'Art All' Arte 9 - The Shape of the Clouds'
Co-curated with Achille Bonito Oliva
The two invited curators for the annual event of Arte all’ Arte collaborate to choose six artists to create new works for the six designated Tuscan towns in the Siena area. Since I worked most closely with, Tadashi Kawamata, Lucy Orta and Antony Gormley I shall concentrate on describing their projects.
Tadashi Kawamata chose the site of Porta Nuova at Colle di Val d’Elsa, the former medieval gateway to the town undergoing restoration. He decided to regard this temporary building site as an integral part of his installation of a new work. It is possible to see exactly where the original, now lost wooden gate was located in the architecture and Kawamata decided to create a new door, his own Porta Nuova.. In arriving at a design concept he had an inspiring dialogue with the teacher and children of the nearby school through their project to study and draw the town’s ancient doors. He acknowledged this influence by including an exhibition of their drawings as part of his project and he also conducted a workshop with them. While the original function of the door was to protect its citizens from attack and exclude ‘outsiders’, through the lightness and transparency of it’s design, Kawamata’s Porta Nuova expresses the idea of temporality and open access.
Lucy Orta’s project for Buonconvento had two separate but related elements, an exterior installation involving hanging textile forms and a series of works placed within the town’s Museum. Connector Body Architecture with its gaily-coloured red, yellow and silver-white hooded garments hanging against the modest brickwork of the gateway assumed a role of ‘neo-heraldry’. Inspired by the Tuscan tradition of suspending brightly coloured flags and banners from their architecture, Orta used these works to signify the verticality of the gates and towers. For the other part of her project, she installed a series of specially made sculptures in glass and steel in a gallery of Buonconvento’s Sacred Art Museum. They were created through collaboration with local artisans and celebrate Colle di Val d’Elsa’s glass blowing tradition. Totipotent Architecture, consisted of cut metal architectural silhouettes of Tuscan buildings with 'organic' blown glass extensions installed along the length of the gallery. They included an interactive part where the local people could write down their secret wishes for the future, insert them in glass test-tubes which they then deposited at the base of the sculpture.
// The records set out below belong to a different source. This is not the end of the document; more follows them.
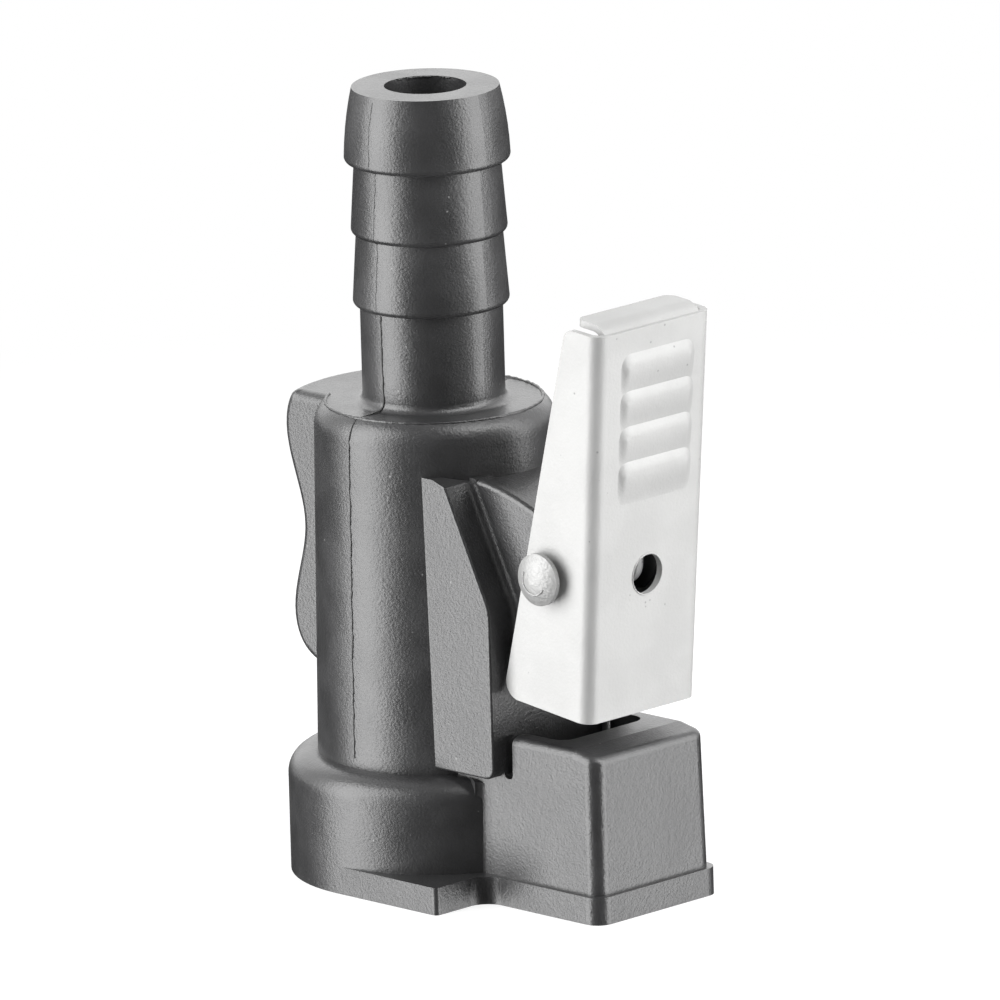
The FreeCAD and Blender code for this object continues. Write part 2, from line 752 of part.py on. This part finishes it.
def make_poppet():
    """Finned guide below, head in the middle, stem inside the spring above."""
    guide_r = throat_r - poppet_guide_fit
    fins = [
        block(-guide_r, guide_r, fin_t / 2, poppet_tip_z, poppet_head_z)
        .rotate(ORIGIN, AXIS_Z, number * 360 / fin_count)
        for number in range(fin_count // 2)
    ]
    guide = fins[0].multiFuse(fins[1:]).common(tube_space(guide_r, poppet_tip_z, poppet_head_z))
    core_tip_z = poppet_tip_z + poppet_core_tip_rise
    stem_top = valve_spring_foot_z + poppet_stem_len
    core = turned_from_points([
        (0, core_tip_z), (poppet_neck_r, core_tip_z + poppet_core_taper_h), (poppet_neck_r, poppet_head_z),
        (poppet_head_r, poppet_head_z), (poppet_head_r, valve_spring_foot_z),
        (poppet_stem_r, valve_spring_foot_z), (poppet_stem_r, stem_top - poppet_stem_chamfer),
        (poppet_stem_r - poppet_stem_chamfer, stem_top), (0, stem_top),
    ])
    return core.fuse(guide).removeSplitter()


def make_poppet_seal():
    hole_r = throat_r - poppet_guide_fit + poppet_seal_fit
    return tube_space(poppet_seal_r, seat_top_z, poppet_head_z).cut(
        tube_space(hole_r, seat_top_z - past, poppet_head_z + past))


def make_valve_spring():
    """Compression spring with its two ends ground flat."""
    room = spring_shoulder_z - valve_spring_foot_z
    pitch = room / valve_coil_turns
    helix = Part.makeLongHelix(pitch, room, valve_coil_r)
    coil = swept_round(list(helix.OrderedEdges), valve_wire_r)
    coil.translate(V(0, 0, valve_spring_foot_z))
    return coil.common(tube_space(2 * valve_coil_r, valve_spring_foot_z, spring_shoulder_z))


PIECES = {
    "housing": make_housing,
    "lever": make_lever,
    "pivot_rivet": make_pivot_rivet,
    "lever_spring": make_lever_spring,
    "seal_retainer": make_seal_retainer,
    "port_seal": make_port_seal,
    "valve_seat": make_valve_seat,
    "poppet": make_poppet,
    "poppet_seal": make_poppet_seal,
    "valve_spring": make_valve_spring,
}

os.makedirs("parts", exist_ok=True)
for name, make in PIECES.items():
    shape = make()
    shape.exportStep(f"parts/{name}.step")
    print(name, "valid" if shape.isValid() else "NOT VALID", "solids", len(shape.Solids),
          "faces", len(shape.Faces), "volume", round(shape.Volume, 2))
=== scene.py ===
"""Looks of the quick disconnect coupling: a moulded housing with a stamped steel latch lever.

Metres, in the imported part's own frame: Z up the bore, X from the bore towards the lever,
the origin on the bore's axis in the plane of the mating face.
"""
import math
import random

import bmesh
import bpy
from mathutils import Matrix, Vector
from mathutils.bvhtree import BVHTree


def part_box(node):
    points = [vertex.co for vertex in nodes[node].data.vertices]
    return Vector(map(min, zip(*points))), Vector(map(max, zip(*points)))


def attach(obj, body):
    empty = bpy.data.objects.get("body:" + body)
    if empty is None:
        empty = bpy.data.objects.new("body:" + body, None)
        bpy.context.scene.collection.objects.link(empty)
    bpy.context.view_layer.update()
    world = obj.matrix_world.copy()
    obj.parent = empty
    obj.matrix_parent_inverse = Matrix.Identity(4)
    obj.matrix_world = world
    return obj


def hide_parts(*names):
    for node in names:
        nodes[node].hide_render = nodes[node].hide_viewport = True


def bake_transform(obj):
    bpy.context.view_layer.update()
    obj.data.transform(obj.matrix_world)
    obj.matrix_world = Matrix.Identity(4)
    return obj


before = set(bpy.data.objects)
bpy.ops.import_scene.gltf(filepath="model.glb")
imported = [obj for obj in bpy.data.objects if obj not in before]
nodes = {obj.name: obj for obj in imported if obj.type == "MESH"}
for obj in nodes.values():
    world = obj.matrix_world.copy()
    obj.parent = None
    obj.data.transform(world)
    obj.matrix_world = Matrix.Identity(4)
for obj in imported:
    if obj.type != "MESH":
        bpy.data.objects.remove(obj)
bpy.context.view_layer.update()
mm = 0.001


# Camera
# A long lens looks at the coupling from between its side and its lever, from a little above,
# and leans a little to the right, so that the barb stands a little to the left.
view_azimuth = math.radians(45.08)
view_elevation = math.radians(13.9)
view_roll = math.radians(1.629)
view_distance = 1557.9 * mm
view_aim = Vector((5.163, 0.973, 26.447)) * mm
sensor_width = 36.0
focal_length = 22.6109 * sensor_width
nearest_seen = 0.01
farthest_seen = 20


def direction_from(azimuth, elevation):
    """Unit vector at an azimuth turned from -Y towards +X, and a height over the floor."""
    flat = math.cos(elevation)
    return Vector((math.sin(azimuth) * flat, -math.cos(azimuth) * flat, math.sin(elevation)))


def looking_along(backward, roll):
    """Turn of a camera or lamp whose back points along backward."""
    right = Vector((0, 0, 1)).cross(backward).normalized()
    up = backward.cross(right)
    turn = Matrix((right, up, backward)).transposed()
    return turn @ Matrix.Rotation(-roll, 3, "Z")


camera_data = bpy.data.cameras.new("camera")
camera_data.sensor_width = sensor_width
camera_data.lens = focal_length
camera_data.clip_start = nearest_seen
camera_data.clip_end = farthest_seen
camera = bpy.data.objects.new("camera", camera_data)
bpy.context.scene.collection.objects.link(camera)
camera_back = direction_from(view_azimuth, view_elevation)
camera.matrix_world = Matrix.Translation(view_aim + camera_back * view_distance) @ looking_along(
    camera_back, view_roll).to_4x4()
bpy.context.scene.camera = camera


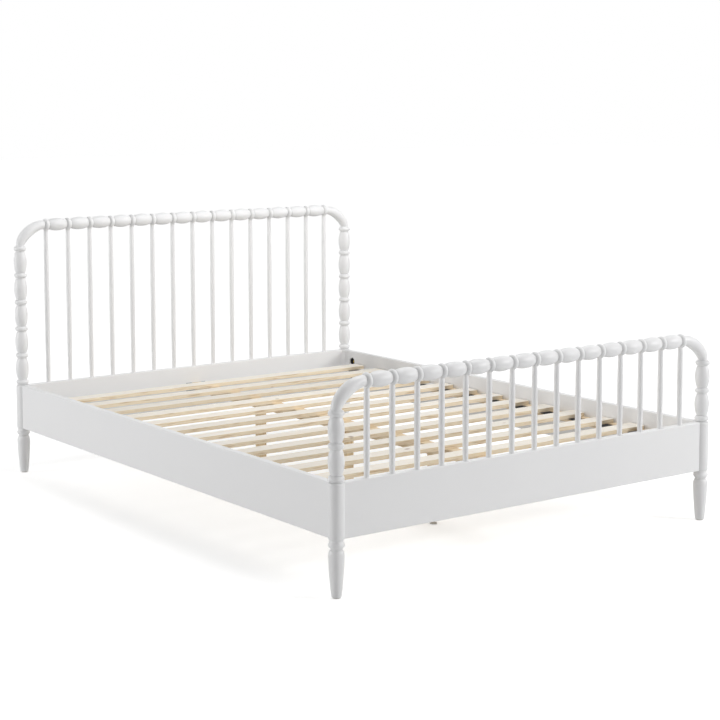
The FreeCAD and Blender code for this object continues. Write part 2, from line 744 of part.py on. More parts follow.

The town of Poggibonsi was Antony Gormley’s chosen site for his ambitious project Making Space, Taking Place. In contrast to the charming, picturesque character of the other participating towns, Poggibonsi had an element of anonymity that appealed to himThe project involved the production of seven iron sculptures produced from body-casts of Poggibonsi citizens and one passer-by. Advertisements were placed in local and national newspapers in order to recruit volunteers to have plaster moulds taken of their bodies and then cast in iron. A public lottery was then staged to choose the participants from those that responded. A temporary workshop was set up in the town to produce the moulds, which were subsequently shipped to the UK to be prepared in the artist’s studio. Rectangular polystyrene blocks were cut, glued and fitted to the contours of the moulds then cast in an industrial facility in Sheffield using the ‘lost polystyrene process’. After finishing, the seven iron sculptures of pixselised-form were then transported back to Poggibonsi for installation at seven sites within the town. These were both familiar places of the present and forgotten places of the past and ranged from town square, pavement, park, supermarket and railway platform. Parallel to the sculpture production, a unique sociological survey was conducted from which a collective memory map of Poggibonshe was created. A list of questions was put to the citizens asking them about the kinds of memories they most readily associated with certain sites in the town. The map and completed questionnaires was displayed at a local visitor centre along with archive photos of the town and its people together with documentation of making the sculptures.